### SHORT TASK:
Only one stretch of the data below should be repeated: the lines from the line containing "add(weld.part)" through the line containing "from mathutils import Matrix, Vector", inclusive, exactly as they are.
----- DATA EXTRACT -----
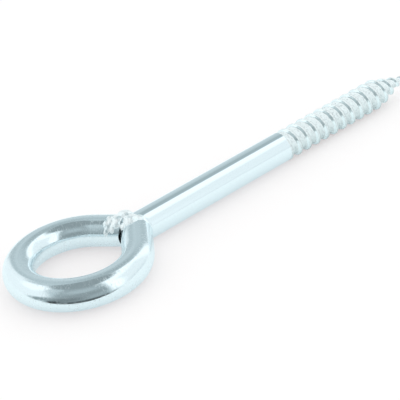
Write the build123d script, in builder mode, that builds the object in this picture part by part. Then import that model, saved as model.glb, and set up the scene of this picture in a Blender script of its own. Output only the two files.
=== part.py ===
from build123d import *
import os
from math import atan, cos, degrees, radians, sin

# Screw eye: one round bar, bent into a welded eye at one end and threaded for wood at the other.
# The origin is the centre of the eye. The eye lies in the XY plane and the shank runs along +X.
# All sizes are in millimetres.

# ---- Bar and eye ----
bar_d = 12.0                # the same round bar makes the eye and the shank
eye_d = 31.8                # inside diameter of the round part of the eye
neck_bend_r = 7.0           # centre-line radius of the bend from the shank into the eye
neck_side_angle = 38.0      # where the branch next to the neck leaves the circle, from the shank axis
free_side_angle = 35.0      # where the branch with the free end leaves the circle
joint_slit = 0.9            # width of the open slit between the free end and the neck

# ---- Shank ----
shank_len = 72.2            # plain, from the end of the neck bend to the thread
shank_edge = 0.7            # chamfer on the shank's end where the thread starts

# ---- Wood thread, right-handed ----
pitch = 5.0                 # one start
thread_under = 1.2          # how far the root lies below the bar's surface
thread_over = 0.2           # how far the crest stands above the bar's surface
ridge_w = 4.6               # width of one ridge at its root
ridge_flank_w = 1.2         # how far each flank leans inwards
ridge_flank_h = 1.0         # height of the flanks, below the blunt crest
ridge_embed = 0.4           # how deep the ridge is rooted in the core
thread_lead_in = 0.6        # from the shank's end to the middle of the first ridge on top
full_turns = 10             # whole turns of full depth
point_len = 20.0            # length of the gimlet point
point_tip_d = 1.0
point_hold = 2.0            # the crest keeps its full size this far into the point
point_turns = 3             # whole turns that run out along the gimlet point

# ---- Weld over the joint ----
# Ahead runs along the free branch towards the neck, aside away from the eye's centre.
weld_cap_under = 1.2        # radius of the large lump on the neck, less than the bar's
weld_cap_proud = 1.9        # how far it stands above the bar
weld_cap_ahead = 6.1        # its place from the joint
weld_cap_aside = -1.0
weld_bead_under = 2.4       # radius of the smaller lumps, less than the bar's
weld_hump = (1.5, 2.2, 0.8)     # ahead, aside and proud: the lump behind the joint
weld_wash = (-2.2, -1.8, 0.0)   # the lump on the free branch
weld_fill = (3.0, -2.8, -0.4)   # the lump over the slit, against the neck
weld_root_under = 2.0       # radius of the fill inside the joint, less than the bar's

# ---- Derived sizes ----
bar_r = bar_d / 2
eye_r = eye_d / 2 + bar_r
root_r = bar_r - thread_under
crest_r = bar_r + thread_over
tip_r = point_tip_d / 2
weld_cap_r = bar_r - weld_cap_under
weld_bead_r = bar_r - weld_bead_under
weld_root_r = bar_r - weld_root_under

# The neck: an arc on the near side of the shank axis, joined to the circle by a straight run.
neck_sin, neck_cos = sin(radians(neck_side_angle)), cos(radians(neck_side_angle))
neck_run = ((eye_r + neck_bend_r) * neck_sin - neck_bend_r) / neck_cos
neck_x = (eye_r + neck_bend_r) * neck_cos + neck_run * neck_sin
neck_centre = Vector(neck_x, -neck_bend_r)
shank_end = neck_x + shank_len

# The free branch runs straight on from the circle until it meets the outside of the neck bend.
free_dir = Vector(sin(radians(free_side_angle)), -cos(radians(free_side_angle)))
joint_dir = Vector(cos(radians(free_side_angle)), sin(radians(free_side_angle)))
free_start = joint_dir * eye_r
free_to_neck = (neck_centre - free_start).dot(free_dir) - neck_bend_r - bar_r
joint = free_start + free_dir * free_to_neck
free_overrun = bar_r / 4    # cut away again along the neck, so that the end follows its curve

thread_start = shank_end + thread_lead_in
point_start = thread_start + full_turns * pitch
point_end = point_start + point_len
point_angle = degrees(atan((root_r - tip_r) / point_len))

os.makedirs("parts", exist_ok=True)

# ---- The bent bar: shank, neck and the eye up to its free branch, in one sweep ----
with BuildPart() as bent_bar:
    with BuildLine(Plane.XY) as centre_line:
        Line((shank_end, 0), (neck_x, 0))
        neck_arc = CenterArc(neck_centre, neck_bend_r, 90, 90 - neck_side_angle)
        eye_arc = CenterArc((0, 0), eye_r, -neck_side_angle, neck_side_angle + free_side_angle - 360)
        Line(neck_arc @ 1, eye_arc @ 0)
    with BuildSketch(Plane.YZ.offset(shank_end)):
        Circle(bar_r)
    sweep(path=centre_line.line)
    chamfer(bent_bar.edges().filter_by(GeomType.CIRCLE).sort_by(Axis.X)[-1], shank_edge)

# ---- What the free end keeps clear of: the neck, wider all round by the slit ----
with BuildPart() as neck_clearance:
    with BuildLine(Plane.XY) as neck_line:
        Line((neck_x + eye_r, 0), (neck_x, 0))
        clear_arc = CenterArc(neck_centre, neck_bend_r, 90, 90 - neck_side_angle)
        Line(clear_arc @ 1, clear_arc @ 1 + (clear_arc % 1) * neck_run)
    with BuildSketch(Plane.YZ.offset(neck_x + eye_r)):
        Circle(bar_r + joint_slit)
    sweep(path=neck_line.line)

# ---- The free branch: straight on from the circle, its end cut to follow the neck ----
with BuildPart() as free_branch:
    with BuildSketch(Plane(origin=free_start, z_dir=free_dir)):
        Circle(bar_r)
    extrude(amount=free_to_neck + free_overrun)
    add(neck_clearance.part, mode=Mode.SUBTRACT)

# ---- The weld: a large lump on the neck, three smaller ones round the slit and a fill inside ----
with BuildPart() as weld:
    with Locations(
        joint
        + free_dir * weld_cap_ahead
        + joint_dir * weld_cap_aside
        + Vector(0, 0, bar_r + weld_cap_proud - weld_cap_r)
    ):
        Sphere(weld_cap_r)
    with Locations(
        [
            joint + free_dir * ahead + joint_dir * aside + Vector(0, 0, bar_r + proud - weld_bead_r)
            for ahead, aside, proud in (weld_hump, weld_wash, weld_fill)
        ]
    ):
        Sphere(weld_bead_r)
    with Locations(joint + Vector(0, 0, weld_root_r - bar_r)):
        Sphere(weld_root_r)

# ---- The thread: ridges swept along a helix, then along a cone, trimmed to the crest line ----
with BuildLine() as straight_helix:
    Helix(pitch, full_turns * pitch, root_r, center=(thread_start, 0, 0), direction=(1, 0, 0))
with BuildLine() as point_helix:
    Helix(
        pitch,
        point_turns * pitch,
        root_r,
        center=(point_start, 0, 0),
        direction=(1, 0, 0),
        cone_angle=-point_angle,
    )

with BuildPart() as thread_ridge:
    for helix in (straight_helix.line, point_helix.line):
        # Seen in a plane through the axis, a ridge is a blunt roof on two steep flanks.
        with BuildSketch(Plane(origin=helix @ 0, x_dir=(1, 0, 0), z_dir=(0, -1, 0))):
            with BuildLine():
                Polyline(
                    (ridge_w / 2, -ridge_embed),
                    (-ridge_w / 2, -ridge_embed),
                    (ridge_flank_w - ridge_w / 2, ridge_flank_h),
                    (0, crest_r - root_r),
                    (ridge_w / 2 - ridge_flank_w, ridge_flank_h),
                    close=True,
                )
            make_face()
        sweep(path=helix, is_frenet=True)
    with BuildSketch(Plane.XY) as crest_line:
        with BuildLine():
            Polyline(
                (shank_end - pitch, 0),
                (shank_end - pitch, root_r),
                (shank_end - shank_edge, root_r),
                (thread_start + pitch / 2, crest_r),
                (point_start + point_hold, crest_r),
                (point_end, tip_r),
                (point_end, 0),
                close=True,
            )
        make_face()
    revolve(axis=Axis.X, mode=Mode.INTERSECT)

# ---- The thread's core, with its gimlet point ----
with BuildPart() as thread_core:
    with BuildSketch(Plane.XY):
        with BuildLine():
            Polyline(
                (shank_end - pitch, 0),
                (shank_end - pitch, root_r),
                (point_start, root_r),
                (point_end, tip_r),
                (point_end, 0),
                close=True,
            )
        make_face()
    revolve(axis=Axis.X)

# ---- All of it is one piece of steel ----
with BuildPart() as screw_eye:
    add(bent_bar.part)
    add(free_branch.part)
    add(weld.part)
    add(thread_core.part)
    add(thread_ridge.part)

screw_eye.part.label = "screw_eye"
export_step(screw_eye.part, "parts/screw_eye.step")
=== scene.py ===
"""Dresses the screw eye: a bright zinc-plated bar, bent into a welded eye, with a coarse wood thread.

The finer bar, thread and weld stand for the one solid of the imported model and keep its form. They are
drawn in metres in that model's frame: the origin is the centre of the eye, the eye lies in the XY plane
and the shank runs along +X.
"""

import logging
import math
from dataclasses import dataclass, replace
from enum import Enum

import bpy
from mathutils import Matrix, Vector

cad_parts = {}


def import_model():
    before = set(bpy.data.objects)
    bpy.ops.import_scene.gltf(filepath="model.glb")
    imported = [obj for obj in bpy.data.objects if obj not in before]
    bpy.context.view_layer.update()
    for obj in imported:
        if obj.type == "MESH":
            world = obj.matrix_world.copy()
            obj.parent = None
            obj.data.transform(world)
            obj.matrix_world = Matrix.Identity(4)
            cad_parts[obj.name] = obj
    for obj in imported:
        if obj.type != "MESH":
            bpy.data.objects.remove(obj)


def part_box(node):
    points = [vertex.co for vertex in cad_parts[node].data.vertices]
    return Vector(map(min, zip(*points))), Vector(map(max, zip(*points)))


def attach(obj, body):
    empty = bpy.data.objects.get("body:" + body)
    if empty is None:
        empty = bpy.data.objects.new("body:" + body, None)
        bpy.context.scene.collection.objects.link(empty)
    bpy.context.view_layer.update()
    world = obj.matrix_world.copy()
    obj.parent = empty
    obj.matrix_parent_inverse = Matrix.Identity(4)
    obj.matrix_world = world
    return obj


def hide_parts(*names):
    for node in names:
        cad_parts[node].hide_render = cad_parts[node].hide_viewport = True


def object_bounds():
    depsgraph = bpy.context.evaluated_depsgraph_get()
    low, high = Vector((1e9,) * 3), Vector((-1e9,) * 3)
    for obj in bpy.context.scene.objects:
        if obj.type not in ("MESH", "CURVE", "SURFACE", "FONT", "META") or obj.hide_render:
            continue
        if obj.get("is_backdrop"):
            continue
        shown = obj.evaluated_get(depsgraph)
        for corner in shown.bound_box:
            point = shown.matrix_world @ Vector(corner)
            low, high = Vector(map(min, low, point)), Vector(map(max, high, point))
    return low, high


LOG = logging.getLogger("screw_eye")
MM = 0.001
NODE = "screw_eye"
BODY = "root"
DOUBLED = 1e-7  # points closer than this, in metres, are one point
SHARP = 35.0  # edges that turn by more than this, in degrees, look sharp
WHITE = (1.0, 1.0, 1.0)


# ---------------------------------------------------------------------------------------------
# Selecting and shaping meshes
# ---------------------------------------------------------------------------------------------
class Pick(Enum):
    """The kind of mesh element that a tool works on."""

    VERT = "VERT"
    FACE = "FACE"


def clear_selection() -> None:
    """Leaves edit mode and deselects every object."""
    if bpy.context.object and bpy.context.object.mode != "OBJECT":
        bpy.ops.object.mode_set(mode="OBJECT")
    bpy.ops.object.select_all(action="DESELECT")


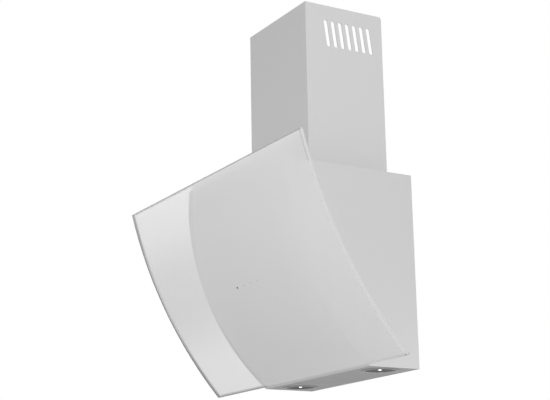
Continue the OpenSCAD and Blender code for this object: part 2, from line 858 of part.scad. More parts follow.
module motor_bracket() color("silver") {
    depth = scroll_back_gap + scroll_d + grommet_t + 2 * seam;
    difference() {
        union() {
            blower_place(0, 0, depth) cylinder(r = bracket_disc_r, h = bracket_t);
            for (a = arm_angles) blower_place(0, 0, depth) rotate(a)
                translate([0, -bracket_arm_w / 2, 0]) cube([arm_r, bracket_arm_w, bracket_t]);
            arm_places(arm_r, depth) cylinder(r = bracket_arm_w / 2, h = bracket_t);
        }
        blower_place(0, 0, depth - over) cylinder(r = shaft_r + 2 * seam, h = bracket_t + 2 * over);
        arm_places(arm_r, depth - over) cylinder(r = screw_hole_r, h = bracket_t + 2 * over);
    }
}

module motor_grommets() color("black") {
    arm_places(arm_r, scroll_back_gap + scroll_d + seam / 2) difference() {
        cylinder(r = grommet_r, h = grommet_t);
        translate([0, 0, -over]) cylinder(r = screw_hole_r, h = grommet_t + 2 * over);
    }
}

module blower_screws() color("gray") {
    boss_places(scroll_back_gap + scroll_d + seam) cylinder(r = screw_head_r, h = screw_head_h);
    boss_places(scroll_back_gap + scroll_d - screw_l + over + screw_head_h)
        cylinder(r = screw_r - seam, h = screw_l - over - screw_head_h + 2 * seam);
}

module bracket_screws() color("gray") {
    head = scroll_back_gap + scroll_d + grommet_t + 3 * seam + bracket_t;
    nut = scroll_back_gap + scroll_d - scroll_wall - seam - screw_head_h;
    arm_places(arm_r, head) cylinder(r = screw_head_r, h = screw_head_h);
    arm_places(arm_r, nut) cylinder(r = screw_r, h = head - nut + seam);
    arm_places(arm_r, nut) cylinder(r = screw_head_r, h = screw_head_h - seam, $fn = 6);
}

module capacitor() color("whitesmoke") {
    translate([box_x, -capacitor_y, capacitor_z - capacitor_l / 2]) cylinder(r = capacitor_r, h = capacitor_l);
}

module capacitor_clip() color("dimgray") {
    outer = capacitor_r + seam + clip_t;
    translate([box_x, -capacitor_y, capacitor_z - clip_l / 2]) difference() {
        union() {
            cylinder(r = outer, h = clip_l);
            translate([-outer / 2, 0, 0]) cube([outer, capacitor_y - back_t - seam, clip_l]);
        }
        translate([0, 0, -over]) cylinder(r = capacitor_r + seam, h = clip_l + 2 * over);
    }
}

// Outlet collar with its two flaps

module collar_screw_places(z) {
    r = collar_r - collar_flange;
    for (a = collar_screw_angles) translate([r * cos(a), r * sin(a) - collar_y, z]) children();
}

module outlet_collar() color("dimgray") {
    bore = collar_r - collar_wall;
    axis_z = collar_flange_t + flap_axis_h;
    translate([0, -collar_y, body_h]) difference() {
        union() {
            difference() {
                union() {
                    cylinder(r = collar_r + collar_flange, h = collar_flange_t);
                    cylinder(r = collar_r, h = collar_flange_t + collar_h);
                }
                translate([0, 0, collar_flange_t]) cylinder(r = bore, h = collar_h + over);
                translate([0, 0, -over]) cylinder(r = top_hole_r, h = collar_flange_t + 2 * over);
            }
            translate([0, 0, axis_z - flap_t / 2 - pad_gap - flap_stop_h]) difference() {
                cylinder(r = bore + collar_wall / 2, h = flap_stop_h);
                translate([0, 0, -over]) cylinder(r = bore - flap_stop, h = flap_stop_h + 2 * over);
                translate([-bore, -2 * flap_knuckle_r, -over])
                    cube([2 * bore, 4 * flap_knuckle_r, flap_stop_h + 2 * over]);
            }
        }
        translate([0, 0, axis_z]) rotate([0, 90, 0])
            cylinder(r = flap_pin_r + flap_run, h = 2 * (collar_r + over), center = true);
        for (a = collar_screw_angles) rotate(a) translate([collar_r - collar_flange, 0, -over])
            cylinder(r = screw_hole_r - seam, h = collar_flange_t + over - seam);
    }
}

module flap_pin() color("silver") {
    translate([0, -collar_y, body_h + collar_flange_t + flap_axis_h]) rotate([0, 90, 0])
        cylinder(r = flap_pin_r, h = 2 * (collar_r - seam) - collar_wall, center = true);
}

// One flap; way is -1 towards the front and 1 towards the wall
module flap(way) {
    r = collar_r - collar_wall - flap_clear;
    difference() {
        translate([0, -collar_y, body_h + collar_flange_t + flap_axis_h]) {
            difference() {
                cylinder(r = r, h = flap_t, center = true);
                translate([-r - over, way > 0 ? -r - over : -flap_root, -flap_t])
                    cube([2 * (r + over), r + over + flap_root, 2 * flap_t]);
            }
            for (side = [-1, 1], share = way > 0 ? rear_knuckle_shares : front_knuckle_shares)
                translate([side * (knuckle_l * share + flap_clear), 0, 0]) {
                    rotate([0, 90, 0]) cylinder(r = flap_knuckle_r, h = knuckle_l - flap_gap, center = true);
                    translate([0, way * flap_root / 2, 0])
                        centred([knuckle_l - flap_gap, flap_root + flap_t, flap_t]);
                }
        }
        translate([0, -collar_y, body_h + collar_flange_t + flap_axis_h]) rotate([0, 90, 0])
            cylinder(r = flap_pin_r + flap_run, h = 2 * collar_r, center = true);
    }
}

module flap_front() color("gray") { flap(-1); }
module flap_rear() color("gray") { flap(1); }

module collar_screws() color("gray") {
    collar_screw_places(body_h - sheet_t - seam - screw_head_h) cylinder(r = screw_head_r, h = screw_head_h);
    collar_screw_places(body_h - sheet_t - seam - seam)
        cylinder(r = screw_r - seam, h = sheet_t + 2 * seam + collar_flange_t / 2);
}

// Lamps

module lamp_place(side, z) {
    translate([side * lamp_x, -lamp_y, z]) children();
}

module lamp_bezel(side) color("gainsboro") {
    tube_r = lens_d / 2 + lamp_tube_t + seam;
    lamp_place(side, 0) difference() {
        union() {
            translate([0, 0, -lamp_rim_t - seam / 2]) cylinder(r = lamp_d / 2, h = lamp_rim_t);
            translate([0, 0, -lamp_rim_t]) cylinder(r = tube_r, h = lamp_rim_t + lamp_tube_h);
        }
        translate([0, 0, -over]) cylinder(r = lens_d / 2 - 2 * seam, h = lamp_tube_h + 2 * over);
        cylinder(r = lens_d / 2 + seam, h = lamp_tube_h + over);
    }
}

module lamp_lens(side) color("dimgray") {
    lamp_place(side, seam / 2) difference() {
        cylinder(r = lens_d / 2, h = lens_t);
        translate([0, 0, -over]) cylinder(r = emitter_r + seam, h = lens_t + 2 * over);
    }
}

module lamp_emitter(side) color("white") {
    lamp_place(side, lens_t / 2) {
        cylinder(r = emitter_r, h = emitter_h);
        translate([0, 0, lens_t / 2 + seam]) cylinder(r = 2 * emitter_r, h = emitter_h);
    }
}

module lamp_housing(side) color("silver") {
    base = lamp_tube_h + seam;
    plug_low = 1.5 * lens_t + 2 * seam + emitter_h - base;
    r = lens_d / 2 + lamp_tube_t + seam;
    lamp_place(side, base) difference() {
        union() {
            cylinder(r = r, h = sink_h);
            translate([0, 0, plug_low]) cylinder(r = lens_d / 2 - seam, h = base);
        }
        for (i = [0 : sink_fins - 1])
            translate([(i + 0.5 - sink_fins / 2) * 2 * r / sink_fins, 0, sink_h / 2 + sink_fin])
                centred([2 * r / sink_fins - sink_fin, 2 * r + over, sink_h]);
    }
}

module lamp_clips(side) color("silver") {
    r = lens_d / 2 + lamp_tube_t + 2 * seam;
    for (end = [-1, 1]) lamp_place(side, 0) {
        translate([end * (r + lamp_clip_t / 2 + seam), 0, sheet_t + seam + lamp_clip_l / 2])
            centred([lamp_clip_t, lamp_clip_w, lamp_clip_l]);
        translate([end * (r + seam + lamp_clip_t * 2), 0, sheet_t + seam + lamp_clip_t / 2])
            centred([lamp_clip_t * 4, lamp_clip_w, lamp_clip_t]);
    }
}

// Electrics

module control_box() color("dimgray") {
    translate([box_x - box_w / 2, -back_t - seam - box_d, box_low_z]) difference() {
        cube([box_w, box_d, box_h]);
        translate([box_wall, -over, box_wall])
            cube([box_w - 2 * box_wall, box_d + over - box_wall, box_h - 2 * box_wall]);
    }
    for (x = [-1, 1], z = [-1, 1]) board_place(x, z)
        cylinder(r = board_post_r, h = board_post);
}

module board_place(x, z) {
    along = x * (box_w / 2 - 2 * board_post);
    up = box_h / 2 + z * (box_h / 2 - 2 * board_post);
    translate([box_x + along, -back_t - seam - box_wall, box_low_z + up]) to_front() children();
}

module control_lid() color("slategray") {
    translate([box_x - box_w / 2, -back_t - 2 * seam - box_d - lid_t, box_low_z]) cube([box_w, lid_t, box_h]);
    translate([box_x - box_w / 2 + box_wall + seam, -back_t - 2 * seam - box_d, box_low_z + box_wall + seam])
        difference() {
            cube([box_w - 2 * (box_wall + seam), box_wall, box_h - 2 * (box_wall + seam)]);
            translate([box_wall, -over, box_wall])
                cube([box_w - 4 * box_wall - 2 * seam, box_wall + 2 * over, box_h - 4 * box_wall - 2 * seam]);
        }
}

module control_board() color("seagreen") {
    front = back_t + 2 * seam + box_wall + board_post + board_t;
    translate([box_x - box_w / 2 + 2 * box_wall, -front, box_low_z + 2 * box_wall])
        cube([box_w - 4 * box_wall, board_t, box_h - 4 * box_wall]);
}

module terminal_block() color("whitesmoke") {
    front = back_t + 3 * seam + box_wall + board_post + board_t + terminal_d;
    translate([box_x - terminal_w / 2, -front, box_low_z + box_h - terminal_h - 3 * box_wall]) difference() {
        cube([terminal_w, terminal_d, terminal_h]);
        for (i = [-1 : 1]) translate([terminal_w / 2 + i * terminal_w / 3, -over, terminal_h / 2])
            rotate([-90, 0, 0]) cylinder(r = screw_r, h = over + terminal_d / 2);
    }
}

module cable_gland() color("dimgray") {
    translate([gland_x, -gland_y, body_h]) difference() {
        union() {
            translate([0, 0, seam]) cylinder(r = gland_flange_r, h = gland_flange_t);
            translate([0, 0, seam]) cylinder(r = gland_r + sheet_t, h = gland_up);
            translate([0, 0, -gland_down]) cylinder(r = gland_r, h = gland_down + gland_flange_t);
            translate([0, 0, -sheet_t - seam - gland_flange_t])
                cylinder(r = gland_flange_r, h = gland_flange_t, $fn = 6);
        }
        translate([0, 0, -gland_down - over])
            cylinder(r = gland_bore_d / 2, h = gland_down + gland_up + 2 * over);
    }
}

back_plate();
body_shell();
front_plate();
filter_seat();
bottom_panel();
chimney_cover();
chimney_guide();
chimney_bracket();
glass_panel();
touch_marks();
touch_case();
touch_board();
glass_bracket(-1);  // glass_bracket_left
glass_bracket(1);  // glass_bracket_right
hinge_leaf(-1);  // hinge_leaf_left
hinge_leaf(1);  // hinge_leaf_right
hinge_pin(-1);  // hinge_pin_left
hinge_pin(1);  // hinge_pin_right
hinge_washers();
strike_plate(-1);  // strike_plate_left
strike_plate(1);  // strike_plate_right
mirror([1, 0, 0]) magnet_catch();  // magnet_catch_left
magnet_catch();  // magnet_catch_right
glass_bumpers();
filter_frame();
filter_mesh();
filter_latch();
scroll_tub();
scroll_cover();
impeller();
motor_shaft();
motor_can();
motor_bracket();
motor_grommets();
capacitor();
capacitor_clip();
outlet_collar();
flap_pin();
flap_front();
flap_rear();
lamp_bezel(-1);  // lamp_bezel_left
lamp_bezel(1);  // lamp_bezel_right
lamp_lens(-1);  // lamp_lens_left
lamp_lens(1);  // lamp_lens_right
lamp_emitter(-1);  // lamp_emitter_left
lamp_emitter(1);  // lamp_emitter_right
lamp_housing(-1);  // lamp_housing_left
lamp_housing(1);  // lamp_housing_right
lamp_clips(-1);  // lamp_clips_left
lamp_clips(1);  // lamp_clips_right
control_box();
control_lid();
control_board();
terminal_block();
cable_gland();
hinge_screws();
blower_screws();
bracket_screws();
collar_screws();
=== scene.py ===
# Curved glass range hood: finishes, fine detail, soft studio light and the photograph's camera.
import bpy
import bmesh
import json
import math
from mathutils import Matrix
from mathutils import Vector


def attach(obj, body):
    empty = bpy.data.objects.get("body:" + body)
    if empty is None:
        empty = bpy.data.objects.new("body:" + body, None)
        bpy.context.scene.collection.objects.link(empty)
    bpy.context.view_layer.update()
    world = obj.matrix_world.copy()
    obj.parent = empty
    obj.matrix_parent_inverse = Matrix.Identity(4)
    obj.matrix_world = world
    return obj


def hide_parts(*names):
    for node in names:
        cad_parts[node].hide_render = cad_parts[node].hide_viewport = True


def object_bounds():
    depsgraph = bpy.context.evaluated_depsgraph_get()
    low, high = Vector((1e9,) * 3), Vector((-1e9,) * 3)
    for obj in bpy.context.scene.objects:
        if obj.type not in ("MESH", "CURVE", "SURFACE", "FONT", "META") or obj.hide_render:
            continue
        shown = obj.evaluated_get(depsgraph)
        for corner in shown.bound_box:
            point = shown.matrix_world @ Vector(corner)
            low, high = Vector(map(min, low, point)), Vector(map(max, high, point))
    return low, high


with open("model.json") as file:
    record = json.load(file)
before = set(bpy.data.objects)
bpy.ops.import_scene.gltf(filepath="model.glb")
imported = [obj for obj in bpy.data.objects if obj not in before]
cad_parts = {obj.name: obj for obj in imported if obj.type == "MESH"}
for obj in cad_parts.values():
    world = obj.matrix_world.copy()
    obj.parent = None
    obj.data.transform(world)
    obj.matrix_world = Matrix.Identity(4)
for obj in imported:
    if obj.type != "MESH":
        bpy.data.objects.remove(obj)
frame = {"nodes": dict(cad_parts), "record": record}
CAD_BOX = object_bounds()
NODES = frame["nodes"]
MM = 0.001

# Camera, as fitted to the photograph's straight edges
IMAGE_W = 550
CAMERA_PLACE = Vector((1.9328, -1.3175, -0.2885))
CAMERA_YAW = math.radians(59.29)
CAMERA_PITCH = math.radians(14.745)
CAMERA_ROLL = math.radians(1.05)
FOCAL_PIXELS = 1350.3
SENSOR_MM = 36.0
CLIP_END = 50.0

# Surroundings, in metres: the floor fades to white between the two distances
FLOOR_DROP = 1.9
FLOOR_SIZE = 60.0
FLOOR_SEGMENTS = 8
FLOOR_SHADE = 0.6
FLOOR_ROUGH = 0.8
FLOOR_WHITE_SHARE = 0.6
FLOOR_FADE = (3.0, 9.0)
WORLD_DIFFUSE = 0.48
WORLD_SEEN = 1.0

# Range in which most values of a noise texture lie
NOISE_LOW = 0.3
NOISE_HIGH = 0.7

# Glass front, in millimetres, as the CAD model has it
GLASS_W = 600.0
GLASS_T = 6.0
GLASS_R = 796.724
GLASS_CENTRE = (468.45, 531.919)
GLASS_TOP_A = math.radians(14.7545)
GLASS_BOTTOM_A = math.radians(42.1809)
GLASS_ROUND = 0.9
GLASS_SIDE_BORDER = 5.0
GLASS_END_BORDER = 2.6
GLASS_WALL_INSET = 0.35
GLASS_ROWS = 56

# Inset and depth of three rings round the eased edge, as shares of its radius
EASED_RINGS = ((1.0, 0.0), (0.3, 0.3), (0.0, 1.0))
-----
### SOLUTION:
    add(weld.part)
    add(thread_core.part)
    add(thread_ridge.part)

screw_eye.part.label = "screw_eye"
export_step(screw_eye.part, "parts/screw_eye.step")
=== scene.py ===
"""Dresses the screw eye: a bright zinc-plated bar, bent into a welded eye, with a coarse wood thread.

The finer bar, thread and weld stand for the one solid of the imported model and keep its form. They are
drawn in metres in that model's frame: the origin is the centre of the eye, the eye lies in the XY plane
and the shank runs along +X.
"""

import logging
import math
from dataclasses import dataclass, replace
from enum import Enum

import bpy
from mathutils import Matrix, Vector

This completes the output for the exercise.